The Central Government did not give any statutory autonomy for the law reform body and treated it as an appendage to the Ministry of Law. One could plainly see that there was no intention to jettison Macaulay or Stephen. Even Nehru conceived of the Commission as designed to make changes in the law in "bits and parts" and not in re-designing the "whole scheme of things". The resolution creating the Commission mentioned the need for "simple, speedy, cheap, effective and substantial justice".
It was a Lawyers' Commission rather than a Law Revolution Commission. It was packed with safe men like retired justices of the highest court or High Courts, lucrative lawyers, learned jurists and some bureaucrats. Political considerations in appointments and in operations were in evidence vis-a-vis the Law Commission. Retired judges are never revolutionary stuff and "We, the People of India" never disturbed their mentations.

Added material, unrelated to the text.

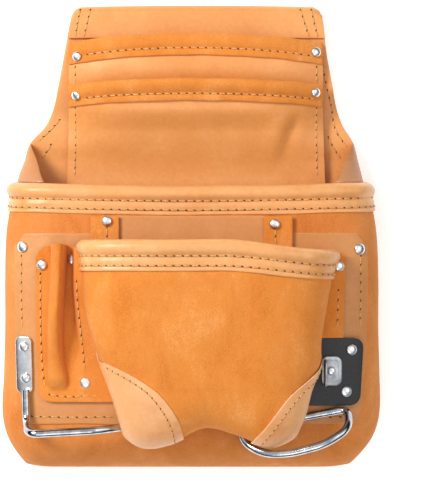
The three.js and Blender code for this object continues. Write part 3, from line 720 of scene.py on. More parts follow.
@dataclass(frozen=True)
class BagShape:
    """The bag's driving sizes and the surfaces that its pieces lie on."""

    # The whole bag, its leathers, and the gaps between stacked pieces.
    length: float = 315.0
    width: float = 256.0
    leather: float = 2.0
    suede: float = 2.0
    seat: float = 0.3
    lay: float = 0.55
    # The belt wrap: its room for a belt, its legs and its seam.
    tunnel: float = 6.5
    front_leg: float = 23.0
    back_leg: float = 94.0
    wrap_seam: float = 14.0
    # The flat pockets, with heights over the hem.
    upper_mouth: float = 288.0
    lower_mouth: float = 259.0
    pocket_hem: float = 196.0
    pocket_left: float = 84.0
    pocket_right: float = 90.0
    pocket_taper: float = 0.035
    taper_run: Point = (100.0, -20.0)
    pocket_ramp: float = 61.4
    gape: float = 6.5
    crease_ends: Point = (58.0, 72.5)
    crease_start: float = 38.0
    crease_length: float = 45.0
    # The suede strips over the flat pockets' mouths.
    strip_width: float = 14.5
    strip_thickness: float = 1.6
    strip_leg: float = 7.0
    upper_arch: float = 6.0
    lower_arch: float = 3.5
    # The main pouch and the rolled bands.
    main_mouth: float = 193.0
    main_depth: float = 52.0
    main_taper: float = 0.2
    main_round: float = 30.0
    main_boxiness: float = 5.0
    hem_boxiness: float = 2.6
    sag: float = 4.0
    band_width: float = 19.0
    band_thickness: float = 2.4
    band_roll: float = 2.2
    # The front pouch: its mouth, belly, seam and lean.
    front_mouth: float = 153.0
    front_depth: float = 42.0
    front_taper: float = 0.22
    front_boxiness: float = 3.4
    belly_boxiness: float = 2.2
    front_bottom: float = 30.0
    front_seam: float = 66.0
    front_belly: float = 14.0
    foot_start: float = 90.0
    front_half: float = 84.0
    front_middle: float = 12.0
    front_lean: float = 7.0
    front_turn: float = 0.74
    turn_ahead: float = 0.6
    front_round: float = 24.0
    front_band: float = 20.0
    # Outlines in shares of the half widths, from the hem or mouth on.
    back_outline: Table = Table(("at", "left", "right"), (
        (0, -0.885, 0.845), (0.06, -0.97, 0.955), (0.112, -1, 0.995), (0.2, -0.992, 0.995),
        (0.3, -0.985, 0.988), (0.4, -0.985, 0.988), (0.5, -0.978, 0.978), (0.57, -0.952, 0.95),
        (0.62, -0.935, 0.92), (0.66, -0.9, 0.895), (0.7, -0.868, 0.868), (0.735, -0.79, 0.815),
        (0.775, -0.742, 0.778), (0.83, -0.712, 0.752), (0.9, -0.68, 0.722), (0.96, -0.652, 0.705),
        (1, -0.632, 0.688)))
    front_outline: Table = Table(("at", "half", "middle", "pinch"), (
        (0, 1, 0, 0.02), (0.15, 0.995, -0.015, 0.03), (0.3, 0.98, -0.03, 0.04),
        (0.5, 0.94, -0.02, 0.08), (0.65, 0.9, 0.01, 0.1), (0.8, 0.845, 0.012, 0.24),
        (0.92, 0.79, 0.02, 0.28), (1, 0.735, 0.01, 0.3)))
    belly_across: Table = Table(("at", "drop"), (
        (-1, 0.45), (-0.7, 1), (-0.4, 0.72), (-0.05, 0.05), (0.3, 0.42), (0.62, 0.95), (1, 0.5)))

    def above(self, height: float) -> float:
        """A height over the hem as a place along Y."""
        return height - self.length / 2

    def edge(self, y: float, side: Side) -> float:
        """The left or right edge of the back."""
        return self.width / 2 * self.back_outline.at(y / self.length + 0.5, side.value)

    def across(self, y: float, share: float) -> float:
        """A place a share of the way from the back's left edge to its right edge."""
        return lerp(self.edge(y, Side.LEFT), self.edge(y, Side.RIGHT), share)

    def seam(self, height: Height, track: Sequence[Point]) -> Spot:
        """A row over a height field, from places across and heights over the hem."""
        return line_on(height, [(x, self.above(h)) for x, h in track])

    @property
    def leg_end(self) -> float:
        """Where the wrap's back leg ends, over the hem."""
        return self.length - self.back_leg

    @property
    def panel_rise(self) -> float:
        """How far the back panel stands off over the belt tunnel."""
        return self.tunnel + self.leather

    @property
    def fold(self) -> float:
        """The inner radius of the wrap's fold."""
        return (self.tunnel + self.leather + self.seat) / 2

    def rear(self, y: float) -> float:
        """The height of the back panel's rear face."""
        on_leg = smooth(y, self.above(self.leg_end - self.wrap_seam), self.above(self.leg_end))
        over = smooth(y, self.above(self.leg_end + self.wrap_seam),
                      self.above(self.leg_end + 2.6 * self.wrap_seam))
        step = self.leather + self.seat
        return on_leg * step + over * (self.panel_rise - step)

    def inner(self, y: float) -> float:
        """The height of the back panel's front face."""
        return self.rear(y) + self.leather

    def back_face(self, _x: float, y: float) -> float:
        """The back panel's front face as a height field."""
        return self.inner(y)

    def pocket_share(self, x: float) -> float:
        """How far across the flat pockets a place is, from -1 to 1."""
        return x / self.pocket_left if x < 0 else x / self.pocket_right

    def gape_at(self, x: float) -> float:
        """How far the pockets gape across."""
        return 1 - min(abs(self.pocket_share(x)), 1) ** 4

    def tapered(self, x: float, y: float) -> float:
        """A place across the flat pockets, which are a little wider towards their hems."""
        return x * (1 + self.pocket_taper * smooth(y, *self.taper_run))

    @property
    def inner_leg(self) -> float:
        """The room that a strip's inner leg takes."""
        return self.strip_thickness + 2 * self.seat

    def upper_rear(self, x: float, y: float) -> float:
        """The height of the rear face of the upper pocket's front."""
        near = smooth(y, self.above(self.upper_mouth - 3 * self.strip_width),
                      self.above(self.upper_mouth - self.strip_width))
        hem = self.above(self.pocket_hem)
        wide = smooth(y, hem, self.above(self.upper_mouth - self.strip_width))
        gape = self.gape * wide + (self.inner_leg + self.leather + self.seat) * near
        climb = smooth(y, hem, self.above(self.pocket_hem + self.pocket_ramp))
        slope = self.leather + self.panel_rise * climb
        under = lerp(self.inner(y), max(slope, self.inner(y)), self.gape_at(x))
        return under + self.lay + self.inner_leg * near + gape * self.gape_at(x)

    def lower_rear(self, x: float, y: float) -> float:
        """The height of the rear face of the lower pocket's front."""
        near = smooth(y, self.above(self.lower_mouth - 2.2 * self.strip_width),
                      self.above(self.lower_mouth - self.strip_width))
        wide = smooth(y, self.above(self.pocket_hem),
                      self.above(self.lower_mouth - self.strip_width))
        gape = (self.gape + self.inner_leg * near) * wide
        dents = self.crease(x, y) + 0.8 * waver(x, y, 34, 3)
        soft = dents * wide * self.gape_at(x) * (1 - near)
        rest = self.leather + self.lay + self.inner_leg * near
        return self.upper_rear(x, y) + rest + gape * self.gape_at(x) - soft

    def crease(self, x: float, y: float) -> float:
        """How deep the lower pocket is creased at a place: a dent with a swell beside it."""
        share = clamp((y - self.crease_start) / self.crease_length, 0, 1.3)
        beside = x - lerp(*self.crease_ends, share)
        return 3.4 * ridge(beside, 4.2) - 2.4 * ridge(beside + 9, 7)

    def main_sides(self, y: float, outset: float) -> Point:
        """Where the main pouch's left and right sides are at a height."""
        return self.edge(y, Side.LEFT) - outset, self.edge(y, Side.RIGHT) + outset

    def main_reach(self, y: float, outset: float) -> float:
        """How far the main pouch stands out at a height."""
        down = clamp((self.above(self.main_mouth) - y) / self.main_mouth, 0, 1)
        below = (self.above(self.main_round) - y) / (self.main_round + outset)
        depth = self.main_depth * (1 - self.main_taper * down * down) + outset
        return depth * crown(max(below, 0), self.hem_boxiness)

    def main_point(self, angle: float, y: float, outset: float) -> Vector:
        """A point of the main pouch at an angle round its section."""
        left, right = self.main_sides(y, outset)
        across, out = superellipse(angle, self.main_boxiness)
        x = (left + right) / 2 - across * (right - left) / 2
        foot = self.leather + self.seat
        return Vector((x, y, foot + out * (self.main_reach(y, outset) + self.ripple(x, y))))

    def ripple(self, x: float, y: float) -> float:
        """The soft unevenness of the main pouch's front and what is sewn on it."""
        return 0.9 * waver(x, y, 60, 1) + 0.35 * waver(x, y, 22, 2)

    def main_skin(self, x: float, y: float, outset: float) -> float:
        """The height of the main pouch's face over a place."""
        left, right = self.main_sides(y, outset)
        share = (2 * x - left - right) / (right - left)
        reach = self.main_reach(y, outset) + self.ripple(x, y)
        return self.leather + self.seat + reach * crown(share, self.main_boxiness)

    def skin_at(self, outset: float) -> Height:
        """The main pouch's face at an outset as a height field."""
        return lambda x, y: self.main_skin(x, y, outset)

    def main_lip(self, angle: float) -> float:
        """The height of the main mouth at an angle round its section."""
        return self.main_mouth - self.sag * math.sin(angle) ** 2

    @property
    def panel_face(self) -> float:
        """The outset of the tool panel's outer face."""
        return self.lay + self.leather

    @property
    def sewn_on(self) -> float:
        """The outset of the rear of what is sewn on the tool panel."""
        return self.panel_face + self.lay

    @property
    def turn_start(self) -> float:
        """Where the front pouch's face starts to turn under, over the hem."""
        return self.front_bottom + self.front_round

    def front_share(self, height: float) -> float:
        """The share down the front pouch's face at a height over the hem."""
        return self.front_turn * (self.front_mouth - height) / (self.front_mouth - self.turn_start)

    def front_height(self, share: float) -> float:
        """How far over the hem a share down the front pouch's face is."""
        if share <= self.front_turn:
            return lerp(self.front_mouth, self.turn_start, share / self.front_turn)
        ahead = min((share - self.front_turn) / (self.turn_ahead * (1 - self.front_turn)), 1)
        sunk = superellipse(ahead * math.pi / 2, self.belly_boxiness)[1]
        return self.turn_start - self.front_round * sunk

    def front_point(self, angle: float, share: float, outset: float) -> Vector:
        """A point of the front pouch.

        Args:
            angle: The angle round its section, 0 at its left foot.
            share: The share down its face, round its belly and back to its seam.
            outset: How far the point is outside the pouch's outer face.

        Returns:
            The point.
        """
        across, out = superellipse(angle, self.front_boxiness)
        height = self.front_height(share)
        depth, hang, spread = 1.0, 0.0, 1.0
        if share > self.front_turn:
            turn = (share - self.front_turn) / (1 - self.front_turn)
            ahead = min(turn / self.turn_ahead, 1)
            back = max((turn - self.turn_ahead) / (1 - self.turn_ahead), 0)
            outwards, downwards = superellipse(ahead * math.pi / 2, self.belly_boxiness)
            height = lerp(height, self.front_seam, back)
            depth = lerp(0.5 + 0.5 * outwards, 0, back)
            hang = downwards ** 1.5 * (1 - back)
            spread = 1 - back
        foot_share = self.front_share(self.foot_start)
        if share > foot_share:
            foot = lerp(self.foot_start, self.front_seam, (share - foot_share) / (1 - foot_share))
            height = lerp(foot, height, smooth(out, 0, 0.6))
        drop = self.front_mouth - self.front_bottom
        down = clamp((self.front_mouth - height) / drop, 0, 1)
        place = self.belly_across.at(-across, "drop")
        half = self.front_half * self.front_outline.at(down, "half") + outset
        middle = self.front_middle + self.front_half * self.front_outline.at(down, "middle")
        pinch = self.front_outline.at(down, "pinch") * (1 - out * spread) ** 2
        x = middle - across * half * (1 - pinch)
        lean = self.front_lean * smooth(-across, 0.1, 1) * (1 - down)
        y = self.above(height - lean) - (self.front_belly * place + outset) * hang * out
        soft = (1.3 * waver(x, y, 38, 5) + 0.5 * waver(x, y, 15, 6)) * smooth(down, 0.05, 0.4)
        rise = (self.front_depth * (1 - self.front_taper * down * down) + outset + soft) * depth
        return Vector((x, y, self.main_skin(x, y, self.sewn_on) + out * rise))

    def front_foot(self, sign: int, height: float) -> Point:
        """Where the front pouch is sewn on at a height, on its left or right."""
        fallen = self.front_mouth - max(height, self.front_seam)
        down = fallen / (self.front_mouth - self.front_bottom)
        table = self.front_outline
        half = self.front_half * table.at(down, "half") * (1 - table.at(down, "pinch"))
        middle = self.front_middle + self.front_half * table.at(down, "middle")
        lean = self.front_lean * (1 - down) if sign > 0 else 0
        return middle + sign * half, self.above(height - lean)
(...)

Moreover, there was a hiatus between the past tense and the future tense in the law making process, because judges looked backwards for precedents, bureaucrats and lawyers looked across the Atlantic for Anglo-Americans examples, while the historic tryst with Indian destiny clearly required radical cadres of a different mould. Without casting any reflection on the outstanding abilities and learning of some of the Chairmen and members of the Commissions, one might safely venture to say that conventional reforms were all that was expected, and for this limited purpose, the eminent incumbents filled the bill.
The nation pays the price of legislative slow-motion where the legal system continues its oppressive role because of the poor vision of Government responsible for the poor vision of Government responsible for the creation of the Law Commissions. Research Methodology: The completion of this paper on "Indian Law Commission" is wholly and solely based on books and materials. Basically books of Indian and Constitutional history like J. K. Mitthal3 and M. P. Jain4. Crucial analysis of the materials available and with the help of Law Commission site, this project aims to be a big time success.